卒業後、アメリカに残るかどうかで迷いましたが、アメリカで就職するとしても、プラクティカルトレーニングの期間以降に働ける保証はなく、先が見えない部分があり、また、留学する前は“日本はちっぽけな国だ”なんて、生意気に思っていましたが、アメリカで生活するうちに、逆に日本のよいところが見えてきたこともありました。それなら日本で教育の実践経験を積んだほうが将来のためにもいいだろうと、帰国することにしました。日本に帰ってきて、子どもの英会話教師一本にしぼって就職活動をはじめました。

いまの職場である小学館プロダクションに出会うことができたのは、ラッキーだったと思います。面接でも、とてもアットホームで明るい感じがして、面接官の方も感じがいい方ばかりでしたし。「ここ、いい会社ですよね」と受験者同士も仲よくなってしまうような、そんな雰囲気がすごく好きになりました。自分が好きだなと思える会社に採用されたのは、本当に幸せなことだと思っています。私がいまいる小学館プロダクションの中にある小学館ホームパルでは、家庭教師の事業部から、ベビーシッターを斡旋している事業部、シニア向けのコンピュータ教室を展開している事業部もあり、もちろん出版やそれからキャラクターを扱っている事業部など、本当にさまざまな形で事業を展開しています。そのどれに関しても教育という柱があり、その部分に関してはエキスパートな会社だと思います。パンフレットひとつをとってみても、私がカレッジで学んできたことと共通する部分がたくさんありますし、自分のいままでの知識と経験を存分に生かせる職場だと感じています。私は常勤講師なので、週に4日スクールで子供たちに教えて、1日は会社で授業のプランニングを行うというのが、基本的な流れになっています。

いまは実際にいろいろな先生の授業を見学させていただいています。教え方を拝見しては“この先生のこういうところはいいな”と思うとそれを取り入れ、あるいは反対にこの先生のやり方よりも、こういう方法がいいかもしれないなと考えたり、さまざまなパターンを吸収しているところです。そうするうちにだんだん自分が理想としていたものが明確になってきて。私なりの教え方というか、こんなふうにアプローチしようというものが固まってきました。まもなく退職される先生から引き継ぐクラスもあり、そちらの教室では一緒に授業もはじめています。やはり前任の先生が築いてこられたものがありますから、それをアレンジしながら、どのように自分流のやり方に持っていこうかなと、もう本当に夢は膨らむばかりというか、いろいろ考えているところです。

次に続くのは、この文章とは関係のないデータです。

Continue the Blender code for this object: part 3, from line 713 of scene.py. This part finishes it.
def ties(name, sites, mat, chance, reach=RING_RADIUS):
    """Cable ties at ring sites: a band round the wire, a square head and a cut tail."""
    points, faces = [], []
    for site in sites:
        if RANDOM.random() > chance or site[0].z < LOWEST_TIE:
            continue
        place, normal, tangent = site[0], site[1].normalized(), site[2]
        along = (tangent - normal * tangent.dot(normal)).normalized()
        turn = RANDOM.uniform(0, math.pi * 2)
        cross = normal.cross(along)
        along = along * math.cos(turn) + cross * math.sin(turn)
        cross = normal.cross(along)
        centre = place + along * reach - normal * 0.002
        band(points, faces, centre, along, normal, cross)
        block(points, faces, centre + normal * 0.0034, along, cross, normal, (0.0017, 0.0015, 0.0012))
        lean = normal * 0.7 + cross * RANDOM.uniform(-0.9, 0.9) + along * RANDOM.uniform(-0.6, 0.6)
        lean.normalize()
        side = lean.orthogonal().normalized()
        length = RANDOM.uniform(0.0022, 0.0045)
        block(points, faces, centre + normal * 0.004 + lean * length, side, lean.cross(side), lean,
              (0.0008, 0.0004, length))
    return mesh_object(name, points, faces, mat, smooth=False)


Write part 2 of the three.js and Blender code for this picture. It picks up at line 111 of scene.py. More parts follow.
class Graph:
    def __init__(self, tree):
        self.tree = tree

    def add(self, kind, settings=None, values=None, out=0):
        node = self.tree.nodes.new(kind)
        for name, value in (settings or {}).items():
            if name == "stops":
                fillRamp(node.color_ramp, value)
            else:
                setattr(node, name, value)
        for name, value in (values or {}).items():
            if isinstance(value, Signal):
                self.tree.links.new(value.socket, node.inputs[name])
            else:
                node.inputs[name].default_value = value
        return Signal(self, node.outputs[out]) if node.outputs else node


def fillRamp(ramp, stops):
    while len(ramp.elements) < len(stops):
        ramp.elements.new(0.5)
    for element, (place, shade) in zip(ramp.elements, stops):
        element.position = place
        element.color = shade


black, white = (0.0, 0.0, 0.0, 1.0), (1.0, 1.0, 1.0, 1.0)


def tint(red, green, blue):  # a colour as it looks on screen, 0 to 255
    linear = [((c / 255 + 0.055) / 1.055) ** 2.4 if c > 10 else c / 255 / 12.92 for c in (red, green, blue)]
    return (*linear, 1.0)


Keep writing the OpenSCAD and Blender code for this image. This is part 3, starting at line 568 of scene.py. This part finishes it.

会社としての対象年齢は、2歳から高3(高校生はネイティブの先生が受け持つので私が教えることはありません)までと幅広いのですが、私が今教えているのは小学生です。毎日、授業のプランニングや教材作りに追われています。子供たちもだんだん私のペースに乗ってきたので、このままいい方向へ進めばと思っています。会社からは「これからどんどん任せるから」と言われているので、いずれは幼児も中学生も担当することになると思います。友人に聞くと、仕事が辛いとか、もう嫌だとか、そういう話が多いのですが、私はまだ一度もそう感じたことがありません。やっぱり大変ではありますが、本当に楽しくてしょうがないです。こんなに楽しい仕事でいいのだろうかと思うほどで(笑)。ここでしっかり経験を積んで、将来は、自分で子ども向けの英会話教室を開きたいと思っています。もちろんずっと先の話ですが。

留学って本当に飛び込んでみなければわからないことがたくさんあります。私の場合でいうと、留学前は日本に対して否定的な感情しか持っていなかったのに、アメリカで暮らすことで、あらためて日本のよいところを見つめ直すきっかけにもなりました。そういうものの見方、考え方にも、とても大きな影響があるということ。それから、幼児教育という、自分のやりたいことを見つけられたことは、幸せだったとも思っています。それができたのは、やはり思い切って留学したからなんですね。後悔しないように、本当に好きなことを選べるように、いまの自分を試すつもりで挑戦してみると、きっと何かがつかめると思います。がんばってください。